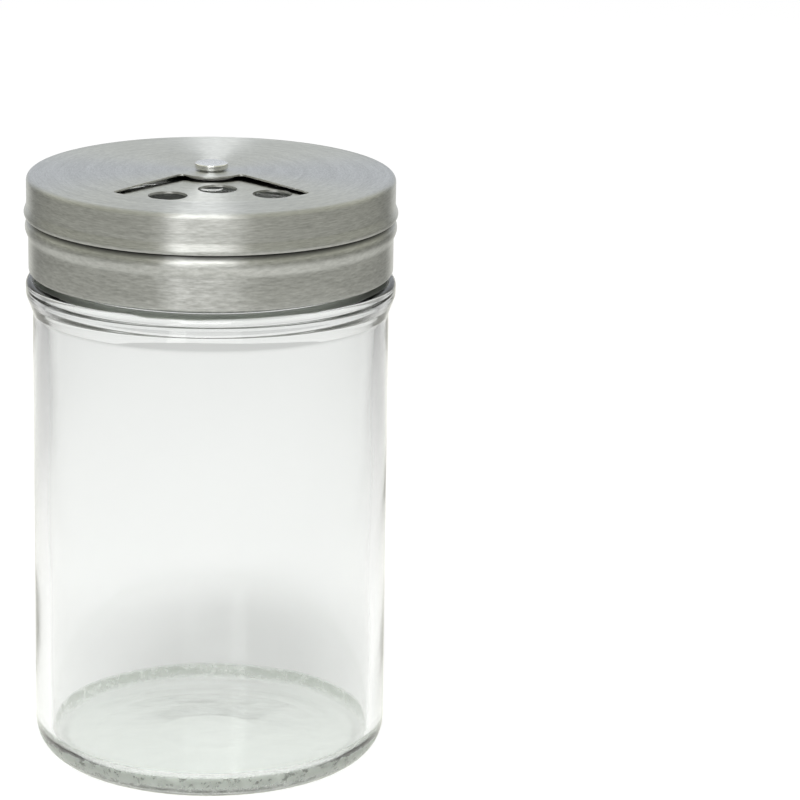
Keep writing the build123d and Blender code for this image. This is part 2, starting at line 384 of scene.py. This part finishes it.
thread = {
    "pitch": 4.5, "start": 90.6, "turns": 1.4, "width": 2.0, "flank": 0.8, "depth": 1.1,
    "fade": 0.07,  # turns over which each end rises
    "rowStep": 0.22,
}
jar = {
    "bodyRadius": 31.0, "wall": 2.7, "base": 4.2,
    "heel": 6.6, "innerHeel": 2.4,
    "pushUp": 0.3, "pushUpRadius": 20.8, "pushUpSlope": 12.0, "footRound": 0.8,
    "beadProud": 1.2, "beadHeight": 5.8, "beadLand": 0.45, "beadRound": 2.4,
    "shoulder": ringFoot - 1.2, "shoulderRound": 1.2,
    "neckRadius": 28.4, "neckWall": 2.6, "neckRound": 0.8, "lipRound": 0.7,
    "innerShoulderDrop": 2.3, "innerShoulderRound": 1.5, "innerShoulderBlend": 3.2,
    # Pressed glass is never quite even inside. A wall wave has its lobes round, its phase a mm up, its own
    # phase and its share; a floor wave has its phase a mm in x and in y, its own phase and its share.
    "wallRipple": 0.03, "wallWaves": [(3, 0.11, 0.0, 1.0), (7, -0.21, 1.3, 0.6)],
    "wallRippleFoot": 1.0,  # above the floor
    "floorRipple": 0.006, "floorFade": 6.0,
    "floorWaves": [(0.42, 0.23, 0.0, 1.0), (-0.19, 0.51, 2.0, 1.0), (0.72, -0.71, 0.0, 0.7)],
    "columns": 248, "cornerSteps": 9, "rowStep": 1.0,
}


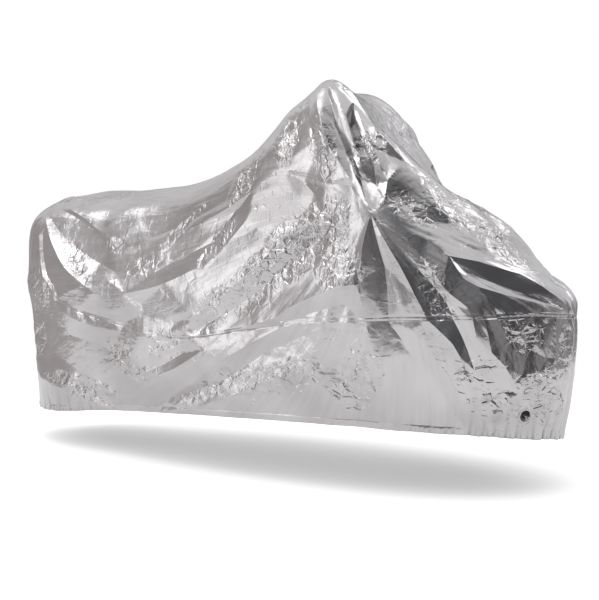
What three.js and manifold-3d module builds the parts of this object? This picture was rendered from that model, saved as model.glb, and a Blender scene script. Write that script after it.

::::

Task to complete
In the listing, find all lines with the string "This" and copy them.

Solution below
Keep writing the build123d and Blender code for this image. This is part 2, starting at line 384 of scene.py. This part finishes it.
What three.js and manifold-3d module builds the parts of this object? This picture was rendered from that model, saved as model.glb, and a Blender scene script. Write that script after it.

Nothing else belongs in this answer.